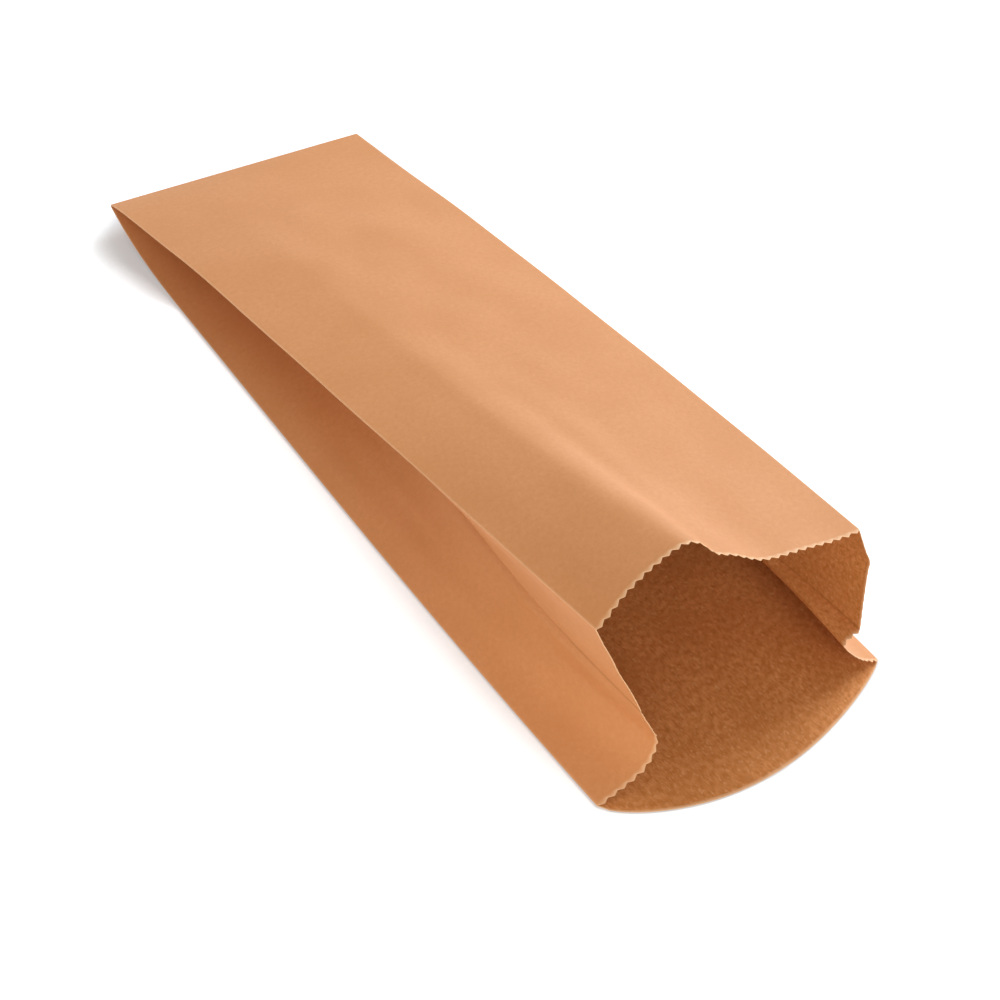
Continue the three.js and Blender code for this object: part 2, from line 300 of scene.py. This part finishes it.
def face_row(d, side, on_flap):
    """One row of points of the outer or inner face, at distance d from the closed end."""
    loop = np.vstack(section(d))
    off = outward(loop) * side * PAPER / 2
    x = loop[:, 0] + off[:, 0]
    z = loop[:, 1] + off[:, 1]
    if side == INNER:
        z = z + PAPER * (IS_BACK & (np.abs(loop[:, 0]) < SEAM / 2))
    if side == OUTER and on_flap:
        z = z - PAPER * IS_BACK
    grow = np.clip((d - LENGTH * LIP_ROOT) / (LENGTH * (1 - LIP_ROOT)), 0, 1)
    run = d * REACH + np.where(IS_BACK, LIP * lip_shape(loop[:, 0]) * grow, 0)
    z = z + np.array([lift(v, d) for v in loop[:, 0]])
    return np.stack([x, -run, z], 1)


print("the mouth reaches", round(-face_row(LENGTH, OUTER, False)[:, 1].min(), 4),
      "m from the closed end, and climbing takes up to", round(LENGTH * (1 - REACH.min()), 4))

# %% [markdown]
# ## The folded shell
# The sections are strung from the mouth to the closed end and joined into one closed skin: outer
# face, inner face, a real cut edge round the mouth and a cap on both faces of the glued end. The
# rows lie closer at both ends, where the paper bends most. A Solidify modifier could thicken a
# single surface instead, but it would pinch at the folds, where three layers lie on each other.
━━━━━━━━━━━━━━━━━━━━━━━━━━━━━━
* Exercise prompt: Tally up the lines with the word "three" in them, and answer with that number by itself.

* Completed task: 2